Council’s land use committee unanimously approves closing favored loophole of skyscraper developers

Committee voted to count voids 25 feet or taller toward the maximum size of a project
By Eddie Small | May 16, 2019 03:10PM

Rafael Salamanca

New York City Council member Rafael Salamanca

The City Council’s Land Use Committee voted unanimously on Tuesday to tighten New York’s infamous “mechanical voids” loophole, which developers have traditionally used to increase the heights of their buildings.

The committee voted to have mechanical spaces taller than 25 feet count toward the height limits of buildings, and the measure should go for a vote before the full City Council sometime next week, according to Land Use Committee Chair and City Council member Rafael Salamanca.

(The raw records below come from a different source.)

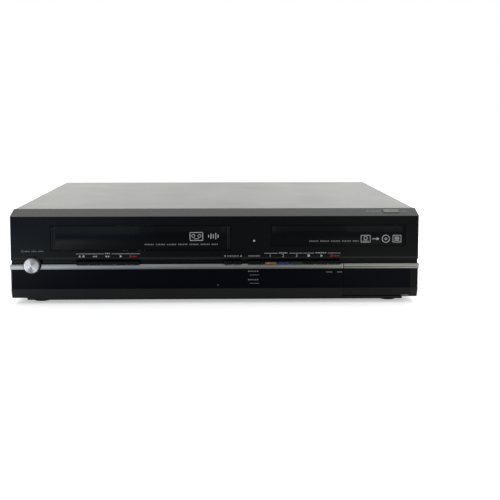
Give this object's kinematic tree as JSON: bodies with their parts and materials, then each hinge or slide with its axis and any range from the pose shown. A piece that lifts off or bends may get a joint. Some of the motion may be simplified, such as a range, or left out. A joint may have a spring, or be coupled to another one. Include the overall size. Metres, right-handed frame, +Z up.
{
  "type": "disc and tape recorder deck",
  "caption": "Low front-loading recorder deck with a cassette door, a disc tray, a row of push keys under a silver trim line and a drop-down jack flap.",
  "frame": {"origin": "on the floor plane, under the middle of the bounding box", "axes": "front faces -Y, +X to the viewer's right, +Z up"},
  "size_m": [0.43, 0.36, 0.1],
  "materials": {
    "black_moulding": "satin black moulding",
    "smoked_window": "polished smoked panel",
    "silver_trim": "brushed and lacquered",
    "turned_metal": "turned face",
    "lamp_lens": "clear light pipe",
    "painted_steel": "black powder coat",
    "plated_steel": "zinc plated",
    "rear_steel": "black paint",
    "foot_rubber": "matt",
    "black_screw": "blackened",
    "key_black": "satin",
    "key_silver": "silver paint",
    "key_orange": "satin",
    "key_blue": "satin",
    "key_green": "satin",
    "socket_black": "moulded",
    "display_glass": "smoked glass",
    "board_brown": "paper board",
    "board_green": "glass board",
    "transformer_core": "varnished",
    "cast_metal": "cast",
    "jack_metal": "plated",
    "fan_plastic": "moulded",
    "guard_wire": "painted",
    "drive_plastic": "moulded",
    "tray_plastic": "moulded",
    "white_plastic": "moulded",
    "drum_metal": "turned",
    "shaft_steel": "ground"
  },
  "bodies": {
    "root": {"front_bezel": "black_moulding", "trim_strip": "silver_trim", "display_window": "smoked_window", "power_ring": "black_moulding", "status_lamp": "lamp_lens", "top_cover": "painted_steel", "bottom_chassis": "plated_steel", "rear_panel": "rear_steel", "feet": "foot_rubber", "cover_screws": "black_screw", "front_jacks": "socket_black", "display_module": "display_glass", "key_board": "board_brown", "main_board": "board_green", "power_board": "board_brown", "power_transformer": "transformer_core", "hard_drive": "cast_metal", "mains_inlet": "socket_black", "scart_sockets": "socket_black", "av_jacks": "jack_metal", "hdmi_socket": "plated_steel", "tuner_module": "plated_steel", "fan_frame": "fan_plastic", "fan_guard": "guard_wire", "drive_frame": "drive_plastic", "clamp_bridge": "plated_steel", "deck_plate": "plated_steel", "drum_base": "drum_metal"},
    "cassette_door": {"cassette_door": "black_moulding"},
    "jack_flap": {"jack_flap": "black_moulding"},
    "power_button": {"power_button": "turned_metal"},
    "program_rocker": {"program_rocker": "key_black"},
    "open_close_key": {"open_close_key": "key_silver"},
    "fan_rotor": {"fan_rotor": "fan_plastic"},
    "disc_clamper": {"disc_clamper": "white_plastic"},
    "traverse_plate": {"traverse_plate": "plated_steel"},
    "turntable": {"turntable": "white_plastic"},
    "pickup_sled": {"pickup_sled": "cast_metal"},
    "tray_gear": {"tray_gear": "white_plastic"},
    "drum_rotor": {"drum_rotor": "drum_metal"},
    "capstan": {"capstan": "shaft_steel"},
    "pinch_arm": {"pinch_arm": "plated_steel"},
    "supply_reel": {"supply_reel": "white_plastic"},
    "take_up_reel": {"take_up_reel": "white_plastic"},
    "carriage_slider": {"carriage_slider": "plated_steel"},
    "cassette_basket": {"cassette_basket": "drive_plastic"},
    "deck_key_eject": {"deck_key_eject": "key_black"},
    "deck_key_rewind": {"deck_key_rewind": "key_black"},
    "deck_key_forward": {"deck_key_forward": "key_black"},
    "deck_key_play": {"deck_key_play": "key_black"},
    "deck_key_record": {"deck_key_record": "key_black"},
    "dubbing_key": {"dubbing_key": "key_black"},
    "select_key_tape": {"select_key_tape": "key_orange"},
    "select_key_hard_disk": {"select_key_hard_disk": "key_blue"},
    "select_key_disc": {"select_key_disc": "key_green"},
    "disc_key_stop": {"disc_key_stop": "key_black"},
    "disc_key_play": {"disc_key_play": "key_black"},
    "disc_key_record": {"disc_key_record": "key_black"},
    "disc_tray": {"disc_tray": "tray_plastic", "tray_front": "black_moulding"}
  },
  "joints": [
    {"name": "power_button_slide", "type": "slide", "parent": "root", "child": "power_button", "axis": [0, 1, 0], "range_m": [0, 0.0012], "stiffness_N_per_m": 400},
    {"name": "deck_key_eject_slide", "type": "slide", "parent": "root", "child": "deck_key_eject", "axis": [0, 1, 0], "range_m": [0, 0.0008], "stiffness_N_per_m": 400},
    {"name": "deck_key_rewind_slide", "type": "slide", "parent": "root", "child": "deck_key_rewind", "axis": [0, 1, 0], "range_m": [0, 0.0008], "stiffness_N_per_m": 400},
    {"name": "deck_key_forward_slide", "type": "slide", "parent": "root", "child": "deck_key_forward", "axis": [0, 1, 0], "range_m": [0, 0.0008], "stiffness_N_per_m": 400},
    {"name": "deck_key_play_slide", "type": "slide", "parent": "root", "child": "deck_key_play", "axis": [0, 1, 0], "range_m": [0, 0.0008], "stiffness_N_per_m": 400},
    {"name": "deck_key_record_slide", "type": "slide", "parent": "root", "child": "deck_key_record", "axis": [0, 1, 0], "range_m": [0, 0.0008], "stiffness_N_per_m": 400},
    {"name": "dubbing_key_slide", "type": "slide", "parent": "root", "child": "dubbing_key", "axis": [0, 1, 0], "range_m": [0, 0.0008], "stiffness_N_per_m": 400},
    {"name": "select_key_tape_slide", "type": "slide", "parent": "root", "child": "select_key_tape", "axis": [0, 1, 0], "range_m": [0, 0.0008], "stiffness_N_per_m": 400},
    {"name": "select_key_hard_disk_slide", "type": "slide", "parent": "root", "child": "select_key_hard_disk", "axis": [0, 1, 0], "range_m": [0, 0.0008], "stiffness_N_per_m": 400},
    {"name": "select_key_disc_slide", "type": "slide", "parent": "root", "child": "select_key_disc", "axis": [0, 1, 0], "range_m": [0, 0.0008], "stiffness_N_per_m": 400},
    {"name": "disc_key_stop_slide", "type": "slide", "parent": "root", "child": "disc_key_stop", "axis": [0, 1, 0], "range_m": [0, 0.0008], "stiffness_N_per_m": 400},
    {"name": "disc_key_play_slide", "type": "slide", "parent": "root", "child": "disc_key_play", "axis": [0, 1, 0], "range_m": [0, 0.0008], "stiffness_N_per_m": 400},
    {"name": "disc_key_record_slide", "type": "slide", "parent": "root", "child": "disc_key_record", "axis": [0, 1, 0], "range_m": [0, 0.0008], "stiffness_N_per_m": 400},
    {"name": "program_rocker_turn", "type": "hinge", "parent": "root", "child": "program_rocker", "pos_m": [0.0183, -0.1709, 0.04495], "axis": [0, 0, 1], "range_deg": [-3, 3], "stiffness_Nm_per_rad": 0.03},
    {"name": "open_close_key_slide", "type": "slide", "parent": "root", "child": "open_close_key", "axis": [0, 0.3863, -0.9224], "range_m": [0, 0.0006], "stiffness_N_per_m": 400},
    {"name": "cassette_door_turn", "type": "hinge", "parent": "root", "child": "cassette_door", "pos_m": [-0.0782, -0.169, 0.0881], "axis": [1, 0, 0], "range_deg": [0, 80], "stiffness_Nm_per_rad": 0.01},
    {"name": "jack_flap_turn", "type": "hinge", "parent": "root", "child": "jack_flap", "pos_m": [0.1705, -0.1694, 0.0092], "axis": [1, 0, 0], "range_deg": [0, 90]},
    {"name": "disc_tray_slide", "type": "slide", "parent": "root", "child": "disc_tray", "axis": [0, -1, 0], "range_m": [0, 0.138]},
    {"name": "tray_gear_turn", "type": "hinge", "parent": "root", "child": "tray_gear", "pos_m": [0.0904, -0.146, 0.06], "axis": [0, 0, 1], "continuous": true},
    {"name": "traverse_plate_turn", "type": "hinge", "parent": "root", "child": "traverse_plate", "pos_m": [0.1294, -0.009, 0.051], "axis": [1, 0, 0], "range_deg": [0, 5]},
    {"name": "turntable_turn", "type": "hinge", "parent": "traverse_plate", "child": "turntable", "pos_m": [0.1294, -0.096, 0.06], "axis": [0, 0, 1], "continuous": true},
    {"name": "pickup_sled_slide", "type": "slide", "parent": "traverse_plate", "child": "pickup_sled", "axis": [0, 1, 0], "range_m": [0, 0.032]},
    {"name": "disc_clamper_turn", "type": "hinge", "parent": "root", "child": "disc_clamper", "pos_m": [0.1294, -0.096, 0.076], "axis": [0, 0, 1], "continuous": true},
    {"name": "carriage_slider_slide", "type": "slide", "parent": "root", "child": "carriage_slider", "axis": [0, 1, 0], "range_m": [0, 0.06]},
    {"name": "cassette_basket_slide", "type": "slide", "parent": "carriage_slider", "child": "cassette_basket", "axis": [0, 0, -1], "range_m": [0, 0.02]},
    {"name": "supply_reel_turn", "type": "hinge", "parent": "root", "child": "supply_reel", "pos_m": [-0.1242, -0.077, 0.035], "axis": [0, 0, 1], "continuous": true},
    {"name": "take_up_reel_turn", "type": "hinge", "parent": "root", "child": "take_up_reel", "pos_m": [-0.0322, -0.077, 0.035], "axis": [0, 0, 1], "continuous": true},
    {"name": "drum_rotor_turn", "type": "hinge", "parent": "root", "child": "drum_rotor", "pos_m": [-0.0782, 0.015, 0.05], "axis": [0, 0, 1], "continuous": true},
    {"name": "capstan_turn", "type": "hinge", "parent": "root", "child": "capstan", "pos_m": [-0.0202, -0.009, 0.035], "axis": [0, 0, 1], "continuous": true},
    {"name": "pinch_arm_turn", "type": "hinge", "parent": "root", "child": "pinch_arm", "pos_m": [0.0038, 0.002, 0.037], "axis": [0, 0, 1], "range_deg": [0, 22]},
    {"name": "fan_rotor_turn", "type": "hinge", "parent": "root", "child": "fan_rotor", "pos_m": [-0.118, 0.161, 0.054], "axis": [0, 1, 0], "continuous": true}
  ],
  "couplings": [
    {"joint": "tray_gear_turn", "follows": "disc_tray_slide", "rad_per_m": 100}
  ]
}
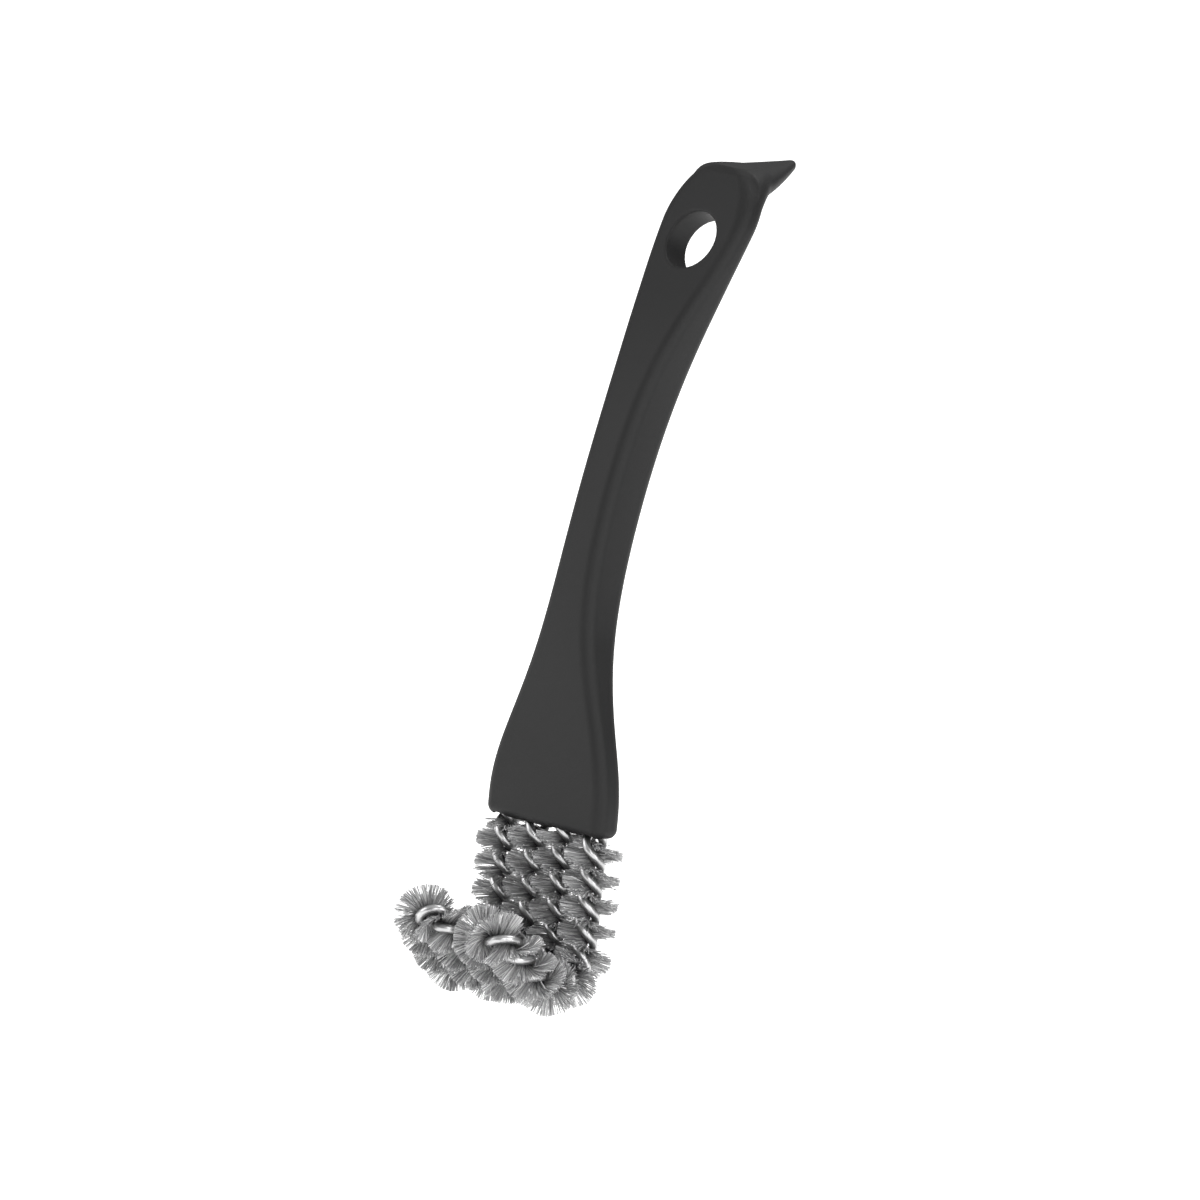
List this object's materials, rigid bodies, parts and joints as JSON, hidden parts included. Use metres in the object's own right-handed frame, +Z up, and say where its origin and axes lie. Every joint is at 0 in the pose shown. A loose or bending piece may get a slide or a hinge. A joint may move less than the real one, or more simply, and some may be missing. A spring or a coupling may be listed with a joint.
{
  "type": "crevice brush",
  "caption": "Hand brush for narrow gaps: a bowed moulded handle with a hanging hole and a beak at its top holds folded twisted-wire brushes that end in a forward hook.",
  "frame": {"origin": "middle of the hanging hole, halfway through the paddle", "axes": "+X to the right seen from the front, +Y to the back where the beak points, +Z up along the straight part of the brushes; the hook points to the front"},
  "size_m": [0.054, 0.1151, 0.2457],
  "materials": {
    "handle_plastic": "fine moulded grain, matte charcoal",
    "stem_wire": "drawn wire, bright",
    "bristles": "fine wire, dull"
  },
  "bodies": {
    "root": {"handle": "handle_plastic", "right_wire_a": "stem_wire", "right_wire_b": "stem_wire", "left_wire_a": "stem_wire", "left_wire_b": "stem_wire", "right_outer_column_bristles": "bristles", "right_inner_column_bristles": "bristles", "left_inner_column_bristles": "bristles", "left_outer_column_bristles": "bristles", "right_outer_bend_bristles": "bristles", "right_inner_bend_bristles": "bristles", "left_inner_bend_bristles": "bristles", "left_outer_bend_bristles": "bristles", "right_outer_rise_bristles": "bristles", "right_inner_rise_bristles": "bristles", "left_inner_rise_bristles": "bristles", "left_outer_rise_bristles": "bristles", "right_tip_bristles": "bristles", "left_tip_bristles": "bristles"}
  },
  "joints": []
}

The change that committee members voted on came from the Department of City Planning. In January, the agency had proposed counting spaces taller than 25 feet toward the maximum building size but then increased this limit to 30 feet following testimony from engineers.

The city’s measure has faced criticism on the left from Assembymember Linda Rosenthal and state Sen. Robert Jackson, who are co-sponsoring a bill in Albany that they claim would tackle the loophole more comprehensively. Their bill would limit void space to no higher than 12 feet per floor after an initial 20 feet and have space for mechanical equipment count toward a building’s height unless it made up less than 5 percent of the property’s total area.

Rosenthal said in a statement that the city’s proposal “would do little more than codify the existing loophole that threatens our entire cityscape. The fight to reclaim our skies and comprehensively close the mechanical void loophole now must move to the state.”